Business interests, however, praised the majority opinion and hope that it will have an impact on cases far beyond maritime law.

"This is good news for companies concerned about reining in excessive punitive damages," said Tom Donohue, president and CEO of the U.S. Chamber of Commerce. "For years the Chamber has argued that punitive damages are too unpredictable and unfair, and today the Court agreed."

But several prominent lawmakers and other supporters of the plaintiffs blasted the court's ruling.

"This ruling is another in a line of cases where this Supreme Court has misconstrued congressional intent to benefit large corporations," said Senate Judiciary Committee Chairman Patrick Leahy, a Vermont Democrat.

The court has given Exxon Mobil a "$2 billion windfall by reading into the Constitution a protection for corporations that simply does not exist," he added. "This is activism, pure and simple."

Alaska's three members of Congress - Senators Ted Stevens and Lisa Murkowski along with Representative Don Young, all Republicans - called the decision "extremely disappointing" and contend the court should have let the $2.5 billion award stand.

"Today's ruling adds insult to injury to the fishermen, communities and Alaska natives who have been waiting nearly 20 years for proper compensation following the worst environmental disaster in our nation's history," they said in a joint statement.

John Passacantando, executive director of Greenpeace USA, agreed and said the plaintiffs deserved "far better" noting that nearly 3,000 of the plaintiffs have died during the 14-year legal struggle over the punitive damage award.

"For the Court to require a company that recorded a 2007 profit of $40.6 billion and that posted the highest quarterly results in U.S. corporate history in February to pay a mere $500 million in punitive damages to the affected Alaskans makes a mockery of justice," he said.

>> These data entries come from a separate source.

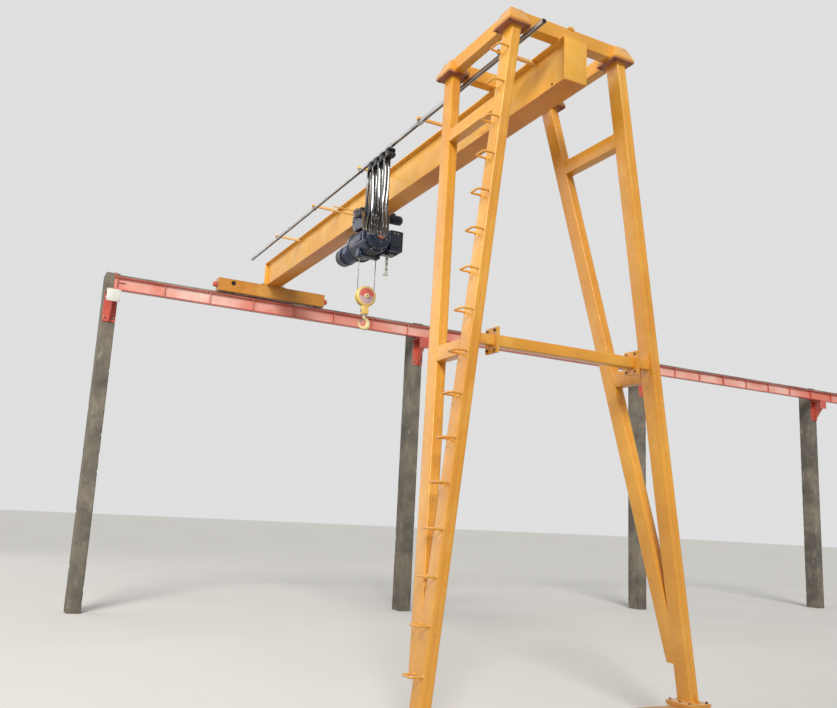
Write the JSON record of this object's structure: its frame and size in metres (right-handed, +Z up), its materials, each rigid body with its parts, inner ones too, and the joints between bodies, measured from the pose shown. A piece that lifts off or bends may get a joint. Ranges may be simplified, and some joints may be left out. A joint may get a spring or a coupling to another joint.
{
  "type": "gantry crane",
  "caption": "Semi-gantry crane: a braced leg frame on a floor rail, a box girder running to a wall runway, a trolley hoist with hook and a festoon cable.",
  "frame": {"origin": "on the floor under the ground rail, in line with the girder's middle", "axes": "+X along the rails to the right as seen from the leg side, +Y along the girder away from the leg frame, +Z up"},
  "size_m": [16.82, 8.58, 5.7],
  "materials": {
    "crane_paint": "orange-yellow gloss enamel, dusty and lightly scuffed",
    "concrete": null,
    "runway_paint": "red oxide primer, satin",
    "rail_steel": "rolled rail steel, worn bright on the running face",
    "wheel_iron": "turned cast wheels, greasy",
    "buffer_rubber": "red-brown moulded rubber",
    "track_zinc": "galvanised channel, dull",
    "wire_rope": "stranded wire rope, oiled",
    "hook_paint": "yellow enamel with a red and white ring",
    "hook_steel": "forged hook with yellow-cream paint",
    "hoist_paint": "dark blue-black enamel, half gloss",
    "cable_sheath": "glossy black flat cable sheath",
    "trolley_plastic": "black moulded cable trolleys"
  },
  "bodies": {
    "root": {"column_1": "concrete", "column_2": "concrete", "column_3": "concrete", "column_4": "concrete", "runway_beam": "runway_paint", "runway_rail": "rail_steel", "ground_rail": "rail_steel"},
    "crane": {"ground_carriage": "crane_paint", "ground_wheels": "wheel_iron", "ground_buffers": "buffer_rubber", "foot_left": "crane_paint", "foot_right": "crane_paint", "near_leg_left": "crane_paint", "near_leg_right": "crane_paint", "far_leg_left": "crane_paint", "far_leg_right": "crane_paint", "braces_left": "crane_paint", "braces_right": "crane_paint", "tie_beam": "crane_paint", "front_beam": "crane_paint", "rear_beam": "crane_paint", "side_beam_left": "crane_paint", "side_beam_right": "crane_paint", "girder_box": "crane_paint", "girder_bottom_flange": "crane_paint", "far_carriage": "crane_paint", "far_wheels": "wheel_iron", "far_buffers": "buffer_rubber", "festoon_track": "track_zinc", "festoon_arms": "crane_paint", "ladder_rungs": "crane_paint"},
    "hoist": {"trolley_frame": "hoist_paint", "trolley_wheels": "wheel_iron", "trolley_motor": "hoist_paint", "hoist_drum": "hoist_paint", "hoist_gearbox": "hoist_paint", "hoist_motor": "hoist_paint", "control_box": "hoist_paint", "tow_arm": "crane_paint", "festoon_trolleys": "trolley_plastic", "festoon_cable": "cable_sheath", "festoon_lead": "cable_sheath", "rope_falls": "wire_rope"},
    "hook_block": {"hook_block": "hook_paint"},
    "hook": {"hook": "hook_steel"}
  },
  "joints": [
    {"name": "crane_travel", "type": "slide", "parent": "root", "child": "crane", "axis": [1, 0, 0], "range_m": [-1.2, 12.15]},
    {"name": "hoist_travel", "type": "slide", "parent": "crane", "child": "hoist", "axis": [0, 1, 0], "range_m": [-2.2, 2.65]},
    {"name": "hook_lift", "type": "slide", "parent": "hoist", "child": "hook_block", "axis": [0, 0, 1], "range_m": [-3.6, 0.3], "deforming": ["rope_falls"]},
    {"name": "hook_swivel", "type": "hinge", "parent": "hook_block", "child": "hook", "pos_m": [0, 4.06, 3.85], "axis": [0, 0, 1], "continuous": true}
  ]
}
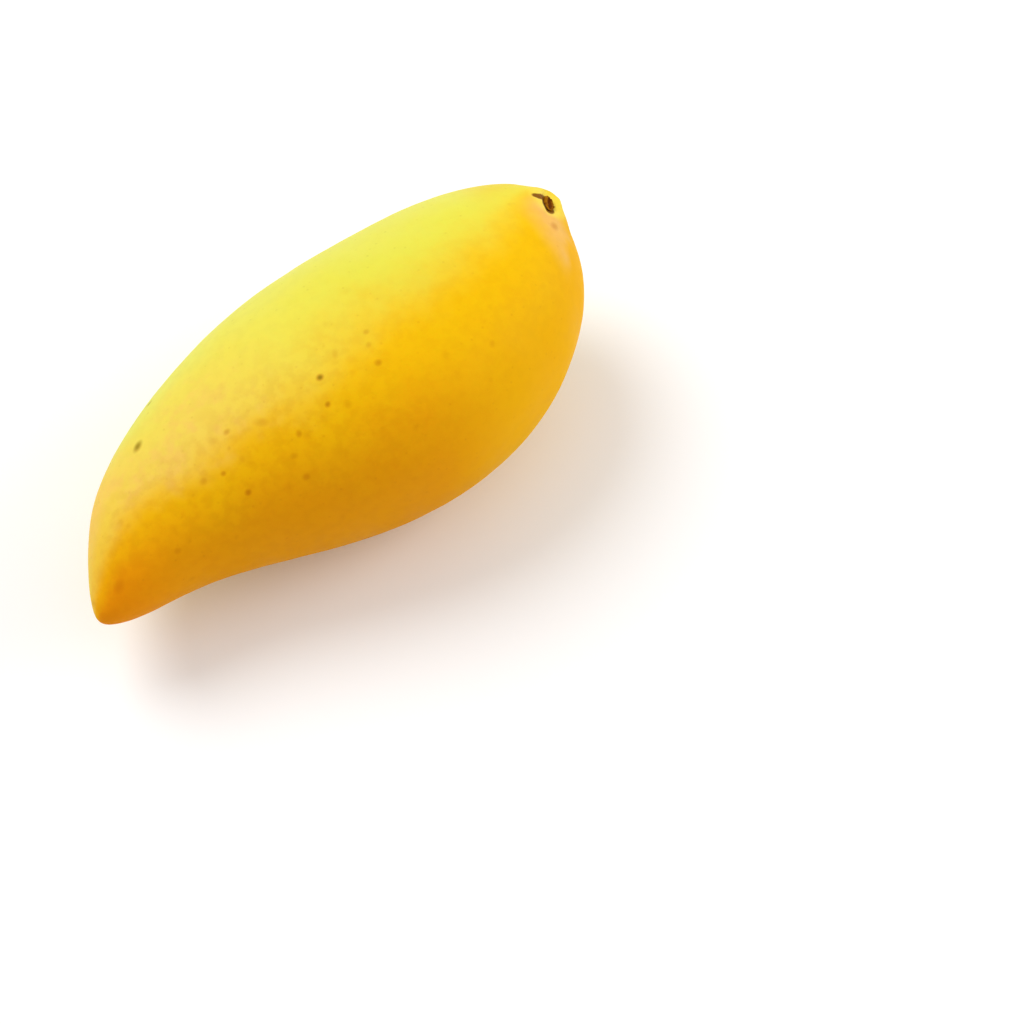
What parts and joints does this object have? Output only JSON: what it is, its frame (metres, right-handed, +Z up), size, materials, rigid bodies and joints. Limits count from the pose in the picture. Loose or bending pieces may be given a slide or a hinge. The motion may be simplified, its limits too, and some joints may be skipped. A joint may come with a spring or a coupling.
{
  "type": "mango",
  "caption": "Whole ripe yellow mango, long and curved with a hooked beak, resting on one cheek, with a dry stub of stalk at its stem end.",
  "frame": {"origin": "middle of the small flat spot on the lower cheek that the fruit rests on", "axes": "+X from the beak to the stem end, +Y to the convex back, +Z up from the surface it rests on"},
  "size_m": [0.1605, 0.0738, 0.0642],
  "materials": {
    "mango_skin": "satin",
    "dry_stalk": "matte"
  },
  "bodies": {
    "root": {"fruit": "mango_skin", "stem_stub": "dry_stalk"}
  },
  "joints": []
}
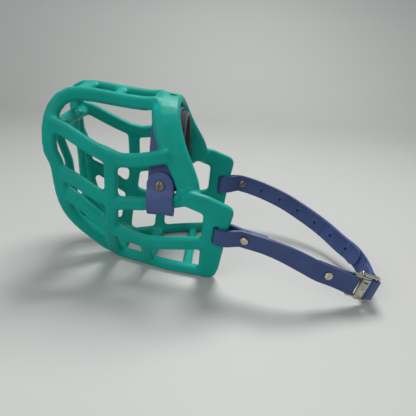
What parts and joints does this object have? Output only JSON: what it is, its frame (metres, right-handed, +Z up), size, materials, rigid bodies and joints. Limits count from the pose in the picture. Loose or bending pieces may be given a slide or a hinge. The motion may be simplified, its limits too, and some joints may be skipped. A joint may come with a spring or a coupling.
{
  "type": "basket muzzle",
  "caption": "Moulded rubber basket muzzle for a large dog with a padded noseband and a neck strap joined by a quick clip.",
  "frame": {"origin": "on the floor, under the middle of the basket's middle floor rung", "axes": "-X towards the nose end of the basket, +Y the dog's right-hand side, +Z up"},
  "size_m": [0.3268, 0.1582, 0.1818],
  "materials": {
    "basket_rubber": "satin moulded rubber",
    "strap_webbing": "coated webbing with a soft sheen",
    "pad_foam": "matt foam",
    "nickel": "nickel plate"
  },
  "bodies": {
    "basket": {"basket": "basket_rubber"},
    "noseband": {"noseband_strap": "strap_webbing", "foam_pad": "pad_foam", "noseband_left_rivet_cap": "nickel", "noseband_left_rivet_post": "nickel", "noseband_right_rivet_cap": "nickel", "noseband_right_rivet_post": "nickel"},
    "left_strap": {"left_neck_strap": "strap_webbing", "left_slot_rivet_cap": "nickel", "left_slot_rivet_post": "nickel", "left_clip_rivet_cap": "nickel", "left_clip_rivet_post": "nickel"},
    "right_strap": {"right_neck_strap": "strap_webbing", "right_slot_screw_cap": "nickel", "right_slot_screw_post": "nickel", "right_clip_rivet_cap": "nickel", "right_clip_rivet_post": "nickel"},
    "clip": {"clip_frame": "nickel", "clip_keeper": "nickel", "lever_pin": "nickel", "lever_spring": "nickel"},
    "lever": {"clip_lever": "nickel"}
  },
  "joints": [
    {"name": "noseband_slide", "type": "slide", "parent": "basket", "child": "noseband", "axis": [1, 0, 0], "range_m": [-0.0015, 0]},
    {"name": "left_strap_swing", "type": "hinge", "parent": "basket", "child": "left_strap", "pos_m": [0.078, -0.0614, 0.059], "axis": [0, 0, 1], "range_deg": [-3, 3]},
    {"name": "right_strap_swing", "type": "hinge", "parent": "basket", "child": "right_strap", "pos_m": [0.078, 0.0614, 0.059], "axis": [0, 0, 1], "range_deg": [-0.7, 0.7]},
    {"name": "clip_swing", "type": "hinge", "parent": "left_strap", "child": "clip", "pos_m": [0.2025, -0.08, 0.0248], "axis": [0.2996, 0.0999, 0.9488], "range_deg": [-17, 17]},
    {"name": "lever_turn", "type": "hinge", "parent": "clip", "child": "lever", "pos_m": [0.21461, -0.07868, 0.02083], "axis": [0.2996, 0.0999, 0.9488], "range_deg": [0, 28], "stiffness_Nm_per_rad": 0.001}
  ],
  "couplings": [
    {"joint": "right_strap_swing", "follows": "left_strap_swing", "ratio": 0.2309},
    {"joint": "clip_swing", "follows": "left_strap_swing", "ratio": -5.1395}
  ]
}
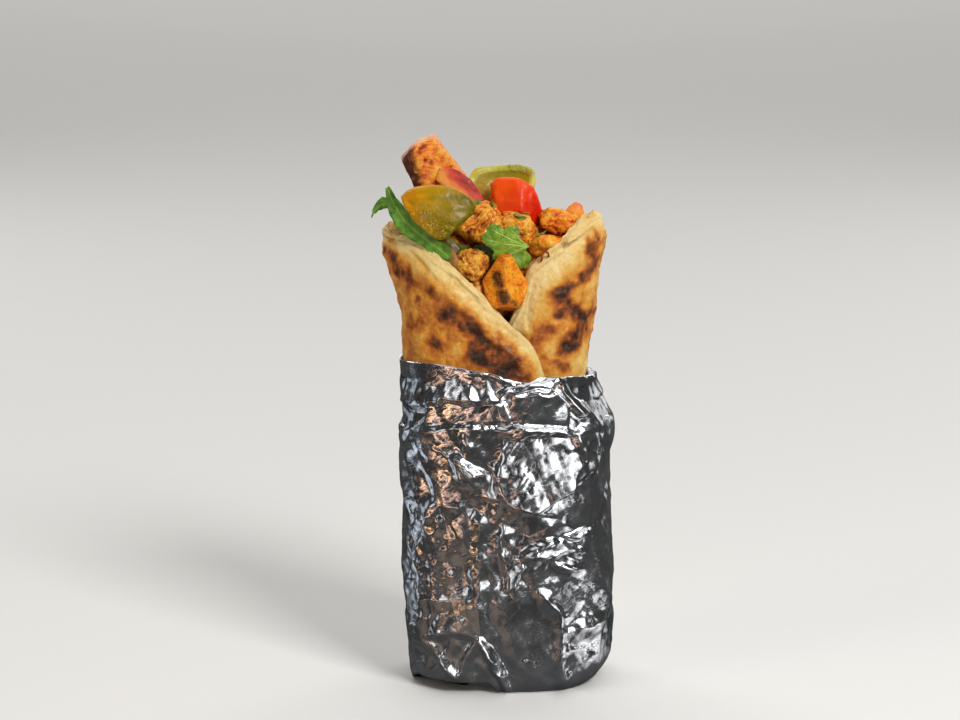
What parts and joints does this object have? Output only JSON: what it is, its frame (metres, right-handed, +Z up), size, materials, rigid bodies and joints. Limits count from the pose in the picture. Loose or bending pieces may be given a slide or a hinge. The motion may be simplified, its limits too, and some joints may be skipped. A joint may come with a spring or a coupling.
{
  "type": "kati roll",
  "caption": "Flatbread roll wrapped in crumpled foil and standing upright, its open top heaped with spiced chunks, peppers, onion and herb leaves.",
  "frame": {"origin": "centre of the foil's flat folded base, which the roll stands on", "axes": "+Z up along the roll to its heaped open end; -Y is the front, where the bread's flaps cross in a V; +X is to the right as seen from the front"},
  "size_m": [0.0788, 0.0527, 0.1786],
  "materials": {
    "foil": "crumpled kitchen foil, bright",
    "bread": "griddled flatbread with toasted spots",
    "cheese": "spiced and charred, slightly oily",
    "chicken": "spiced, fibrous and charred",
    "herb": "fresh leaf, satin",
    "green_pepper": "cooked, wet and glossy",
    "red_pepper": "cooked, wet and glossy",
    "onion": "cooked, wet",
    "masala": "dark spiced mince, oily"
  },
  "bodies": {
    "root": {"foil": "foil", "bread": "bread", "filling_core": "masala", "cheese_front": "cheese", "chicken_low": "chicken", "chicken_under": "chicken", "herb_leaf_front": "herb", "herb_leaf_left": "herb", "pepper_green_front": "green_pepper", "pepper_strip": "green_pepper", "onion_low": "onion", "herb_leaf_dark": "herb", "chicken_right_low": "chicken", "chicken_right_top": "chicken", "chicken_middle": "chicken", "chicken_inner": "chicken", "onion_notch": "onion", "chicken_shred": "chicken", "onion_right": "onion", "pepper_red": "red_pepper", "onion_left": "onion", "pepper_green_back": "green_pepper", "chicken_top": "chicken"}
  },
  "joints": []
}
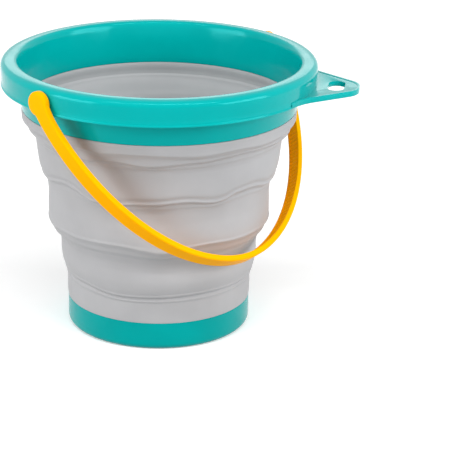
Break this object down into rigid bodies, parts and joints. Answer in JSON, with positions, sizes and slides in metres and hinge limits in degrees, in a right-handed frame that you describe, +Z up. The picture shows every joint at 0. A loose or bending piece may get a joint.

ExxonMobil Chairman and CEO Rex Tillerson said today in a statement, "The company cleaned up the spill and voluntarily compensated more than 11,000 Alaskans and businesses. The clean-up was declared complete by the State of Alaska and the United States Coast Guard in 1992."

But the Exxon Valdez Oil Spill Trustee Council, made up of representatives of state and federal agencies, denies that the company's cleanup was complete, saying, "Not all beaches were cleaned; some beaches remain oiled today."

Plaintiffs, noting the company's recent record profits, were upset by the ruling.

"As a plaintiff and resident of Cordova, Alaska I am very disappointed!" said one man who wishes to remain anonymous. "It was a cheap way out - they didn't deny us damages, but they made them nearly worthless."

"The compensatory damages that we received were based on projected losses for 1989 to 1990 and did not reflect what we continued to lose for the many years after," he said. "The herring fishery didn't collapse until 1992 and that has been proven to be a result of the spill."

"Exxon did not 'make us whole' as they promised, they were grossly negligent and I will continue to boycott them in every way," the plaintiff said.

Exxon Shipping Company, which operated the Exxon Valdez tanker, has been renamed Sea River Shipping Company. The Exxon Valdez was repaired and renamed the Sea River Mediterranean and today is used to haul oil across the Atlantic Ocean.

The ship is prohibited by law from returning to Prince William Sound.